Heroin and its opioid counterparts elicit major euphoria in the same parts of the brain that music does. It makes a lot of sense considering how enamoured we all tend to be with music. While music itself isn’t exactly like heroin, the regions of your brain that responds to opiates also responds to music.
“This is the first demonstration that the brain’s own opioids are directly involved in musical pleasure. One [test participant] said: ‘I know this is my favorite song but it doesn’t feel like it usually does.’ Another: ‘It sounds pretty, but it’s not doing anything for me.’ The new findings add to the growing body of evidence for the evolutionary biological substrates of music” said cognitive psychologist Daniel Levitin, from the McGill University study.
They set out to see of music does affect the same parts of the brain as opioids. The study focused on proving this hypothesis.
What they did was to temporarily ‘decommission’ the region of the brain excited by heroine with targeted drugs. They did this with a drug that dulls the ‘hedonics’ system of the brain, known as Naltrexone (NTX).
Naltrexone (NTX) has been shown to reduce reward after physical activity. It reduces food pleasure and subjective appetite during eating and modulate pain and mood.

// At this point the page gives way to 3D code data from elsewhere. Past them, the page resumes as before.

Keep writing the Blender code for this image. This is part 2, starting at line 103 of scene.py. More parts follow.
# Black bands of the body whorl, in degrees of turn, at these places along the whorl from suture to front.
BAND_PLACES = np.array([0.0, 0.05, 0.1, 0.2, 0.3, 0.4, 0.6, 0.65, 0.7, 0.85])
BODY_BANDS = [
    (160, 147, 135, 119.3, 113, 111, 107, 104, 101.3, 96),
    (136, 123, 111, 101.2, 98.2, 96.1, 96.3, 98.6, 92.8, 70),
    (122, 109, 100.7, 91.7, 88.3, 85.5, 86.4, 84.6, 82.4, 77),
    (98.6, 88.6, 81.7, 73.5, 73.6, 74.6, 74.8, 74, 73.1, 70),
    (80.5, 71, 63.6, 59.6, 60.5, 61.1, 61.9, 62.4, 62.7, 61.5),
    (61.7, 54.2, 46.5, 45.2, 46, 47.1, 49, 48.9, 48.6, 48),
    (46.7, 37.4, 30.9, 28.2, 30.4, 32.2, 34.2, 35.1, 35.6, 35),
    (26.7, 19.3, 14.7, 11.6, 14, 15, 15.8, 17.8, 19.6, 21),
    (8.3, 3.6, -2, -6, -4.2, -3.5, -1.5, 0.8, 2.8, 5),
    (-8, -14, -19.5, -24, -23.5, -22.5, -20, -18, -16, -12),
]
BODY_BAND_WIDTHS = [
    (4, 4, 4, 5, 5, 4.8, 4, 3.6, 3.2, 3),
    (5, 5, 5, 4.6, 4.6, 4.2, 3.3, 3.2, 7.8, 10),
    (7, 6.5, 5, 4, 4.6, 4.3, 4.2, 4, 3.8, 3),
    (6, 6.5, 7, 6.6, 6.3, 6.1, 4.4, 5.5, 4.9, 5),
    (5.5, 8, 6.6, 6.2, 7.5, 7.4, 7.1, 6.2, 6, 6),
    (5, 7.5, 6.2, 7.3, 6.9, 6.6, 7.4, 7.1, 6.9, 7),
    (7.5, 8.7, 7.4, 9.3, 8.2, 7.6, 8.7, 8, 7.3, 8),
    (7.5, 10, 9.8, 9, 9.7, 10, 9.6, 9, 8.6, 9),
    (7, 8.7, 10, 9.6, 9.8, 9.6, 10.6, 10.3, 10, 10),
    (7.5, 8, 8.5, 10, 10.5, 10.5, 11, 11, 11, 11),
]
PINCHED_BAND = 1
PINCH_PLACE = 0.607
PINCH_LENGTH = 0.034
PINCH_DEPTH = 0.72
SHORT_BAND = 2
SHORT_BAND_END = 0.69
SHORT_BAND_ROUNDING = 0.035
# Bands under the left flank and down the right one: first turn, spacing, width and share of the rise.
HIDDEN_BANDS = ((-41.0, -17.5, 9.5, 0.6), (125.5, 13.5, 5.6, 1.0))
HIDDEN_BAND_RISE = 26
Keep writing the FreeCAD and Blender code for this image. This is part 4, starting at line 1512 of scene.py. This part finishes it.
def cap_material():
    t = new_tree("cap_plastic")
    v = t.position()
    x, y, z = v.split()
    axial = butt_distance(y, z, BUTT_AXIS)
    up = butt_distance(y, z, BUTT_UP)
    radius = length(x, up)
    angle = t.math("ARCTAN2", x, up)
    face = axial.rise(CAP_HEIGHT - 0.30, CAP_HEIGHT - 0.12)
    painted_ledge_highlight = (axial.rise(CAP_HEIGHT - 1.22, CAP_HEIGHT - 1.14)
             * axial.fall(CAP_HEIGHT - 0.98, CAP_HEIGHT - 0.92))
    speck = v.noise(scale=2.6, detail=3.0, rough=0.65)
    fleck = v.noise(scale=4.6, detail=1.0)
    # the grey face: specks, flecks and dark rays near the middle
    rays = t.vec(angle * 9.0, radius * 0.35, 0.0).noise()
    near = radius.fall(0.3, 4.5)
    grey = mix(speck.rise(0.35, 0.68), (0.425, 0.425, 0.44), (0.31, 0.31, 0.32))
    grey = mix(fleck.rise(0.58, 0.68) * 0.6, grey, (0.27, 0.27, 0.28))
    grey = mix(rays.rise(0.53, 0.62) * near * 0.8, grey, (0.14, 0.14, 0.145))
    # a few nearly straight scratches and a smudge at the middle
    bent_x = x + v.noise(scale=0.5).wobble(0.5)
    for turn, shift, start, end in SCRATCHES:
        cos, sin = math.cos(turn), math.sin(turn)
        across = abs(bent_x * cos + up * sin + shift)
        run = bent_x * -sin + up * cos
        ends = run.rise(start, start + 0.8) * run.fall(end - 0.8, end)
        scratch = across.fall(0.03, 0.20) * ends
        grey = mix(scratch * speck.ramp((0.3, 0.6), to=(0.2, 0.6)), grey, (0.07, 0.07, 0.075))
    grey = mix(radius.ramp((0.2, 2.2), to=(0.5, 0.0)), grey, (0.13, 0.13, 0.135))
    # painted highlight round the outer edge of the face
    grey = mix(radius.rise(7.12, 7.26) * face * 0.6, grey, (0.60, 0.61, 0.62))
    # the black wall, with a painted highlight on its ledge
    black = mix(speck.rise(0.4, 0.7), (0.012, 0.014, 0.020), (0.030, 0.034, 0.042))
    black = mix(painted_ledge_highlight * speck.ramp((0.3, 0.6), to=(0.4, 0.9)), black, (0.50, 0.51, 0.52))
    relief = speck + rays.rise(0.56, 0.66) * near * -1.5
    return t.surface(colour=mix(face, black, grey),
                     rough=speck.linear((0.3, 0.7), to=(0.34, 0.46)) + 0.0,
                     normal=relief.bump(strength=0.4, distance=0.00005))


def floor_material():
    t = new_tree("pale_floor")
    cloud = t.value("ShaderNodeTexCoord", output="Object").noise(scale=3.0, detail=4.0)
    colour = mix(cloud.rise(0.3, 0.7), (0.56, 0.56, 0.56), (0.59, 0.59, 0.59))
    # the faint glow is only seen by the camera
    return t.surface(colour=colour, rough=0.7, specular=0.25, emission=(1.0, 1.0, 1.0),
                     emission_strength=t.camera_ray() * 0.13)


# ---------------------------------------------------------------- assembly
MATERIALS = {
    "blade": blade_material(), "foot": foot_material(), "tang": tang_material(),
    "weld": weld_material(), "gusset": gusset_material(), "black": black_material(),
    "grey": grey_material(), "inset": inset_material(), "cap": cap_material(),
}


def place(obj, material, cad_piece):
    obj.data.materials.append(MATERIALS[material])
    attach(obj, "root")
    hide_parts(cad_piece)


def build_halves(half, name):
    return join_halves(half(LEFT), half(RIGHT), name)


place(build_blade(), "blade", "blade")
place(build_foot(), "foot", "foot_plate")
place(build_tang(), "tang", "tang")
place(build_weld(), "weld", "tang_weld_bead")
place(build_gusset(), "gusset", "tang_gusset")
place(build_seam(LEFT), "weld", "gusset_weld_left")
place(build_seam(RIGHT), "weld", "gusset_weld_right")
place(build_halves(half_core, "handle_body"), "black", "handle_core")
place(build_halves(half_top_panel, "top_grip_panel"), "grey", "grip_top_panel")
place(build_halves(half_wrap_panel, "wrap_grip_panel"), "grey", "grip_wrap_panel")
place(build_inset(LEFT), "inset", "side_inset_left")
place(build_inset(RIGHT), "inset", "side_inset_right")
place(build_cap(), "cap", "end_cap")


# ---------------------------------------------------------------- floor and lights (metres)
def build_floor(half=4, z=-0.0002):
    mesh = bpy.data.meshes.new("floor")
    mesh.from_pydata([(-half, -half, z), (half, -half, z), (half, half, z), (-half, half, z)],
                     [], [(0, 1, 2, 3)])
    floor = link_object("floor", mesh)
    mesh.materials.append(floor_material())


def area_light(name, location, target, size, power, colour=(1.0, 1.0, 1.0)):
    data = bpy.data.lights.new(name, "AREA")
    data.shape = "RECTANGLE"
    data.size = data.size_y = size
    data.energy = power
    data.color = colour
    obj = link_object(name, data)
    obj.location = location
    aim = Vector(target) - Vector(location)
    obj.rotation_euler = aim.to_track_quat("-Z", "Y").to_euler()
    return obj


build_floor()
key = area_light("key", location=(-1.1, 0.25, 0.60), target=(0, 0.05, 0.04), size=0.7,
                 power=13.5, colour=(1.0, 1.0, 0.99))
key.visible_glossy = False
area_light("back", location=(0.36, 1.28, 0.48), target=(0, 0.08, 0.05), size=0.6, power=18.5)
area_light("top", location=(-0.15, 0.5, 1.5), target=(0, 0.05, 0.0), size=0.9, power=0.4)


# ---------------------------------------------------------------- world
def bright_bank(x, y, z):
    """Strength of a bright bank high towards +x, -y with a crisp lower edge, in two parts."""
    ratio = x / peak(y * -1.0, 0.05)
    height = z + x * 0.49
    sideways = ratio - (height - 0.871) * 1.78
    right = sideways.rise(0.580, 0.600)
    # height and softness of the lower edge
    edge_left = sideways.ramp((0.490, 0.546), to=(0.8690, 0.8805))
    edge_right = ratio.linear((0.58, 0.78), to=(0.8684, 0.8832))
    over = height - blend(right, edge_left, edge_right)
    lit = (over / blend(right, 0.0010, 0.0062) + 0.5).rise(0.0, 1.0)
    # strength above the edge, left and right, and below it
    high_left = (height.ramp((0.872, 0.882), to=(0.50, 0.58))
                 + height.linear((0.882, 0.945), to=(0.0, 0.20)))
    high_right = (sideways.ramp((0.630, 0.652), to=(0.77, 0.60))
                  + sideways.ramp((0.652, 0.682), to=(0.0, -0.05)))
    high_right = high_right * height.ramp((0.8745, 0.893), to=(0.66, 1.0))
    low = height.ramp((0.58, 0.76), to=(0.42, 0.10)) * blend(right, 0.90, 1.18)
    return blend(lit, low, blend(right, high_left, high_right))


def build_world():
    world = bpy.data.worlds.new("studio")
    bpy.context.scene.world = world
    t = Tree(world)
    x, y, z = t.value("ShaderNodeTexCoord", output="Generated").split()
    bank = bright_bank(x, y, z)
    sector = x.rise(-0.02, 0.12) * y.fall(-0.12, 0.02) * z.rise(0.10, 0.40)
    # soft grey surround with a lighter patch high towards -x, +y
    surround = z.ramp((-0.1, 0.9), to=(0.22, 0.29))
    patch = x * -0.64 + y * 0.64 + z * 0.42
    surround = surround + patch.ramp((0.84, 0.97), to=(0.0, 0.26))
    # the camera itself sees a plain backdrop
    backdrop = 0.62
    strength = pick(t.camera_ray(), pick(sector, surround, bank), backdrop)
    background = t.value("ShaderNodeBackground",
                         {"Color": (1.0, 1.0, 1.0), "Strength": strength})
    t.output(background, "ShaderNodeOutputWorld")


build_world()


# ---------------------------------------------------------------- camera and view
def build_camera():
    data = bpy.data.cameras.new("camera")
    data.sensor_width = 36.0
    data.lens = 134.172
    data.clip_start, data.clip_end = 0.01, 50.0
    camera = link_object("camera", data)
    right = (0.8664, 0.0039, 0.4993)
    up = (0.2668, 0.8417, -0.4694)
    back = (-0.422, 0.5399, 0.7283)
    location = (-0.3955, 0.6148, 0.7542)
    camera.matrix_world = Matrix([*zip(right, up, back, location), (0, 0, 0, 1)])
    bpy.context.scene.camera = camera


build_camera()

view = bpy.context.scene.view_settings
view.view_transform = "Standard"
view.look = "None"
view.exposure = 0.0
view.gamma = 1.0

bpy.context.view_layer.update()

Participants were played their favorite songs, with little emotional reaction. Because the pleasure receptors in their brains were dulled, they didn’t enjoy the music as they had before. All they had was the memory of enjoying the song.
If you have ever felt meaning behind the popular saying “music is my drug” then this study might possibly make a lot of sense to you
The withdrawal from not listening to music is simply a lower sense of happiness. This is not as severe as the withdrawal experience from heroin. Music is simply a healthier and less dangerous drug.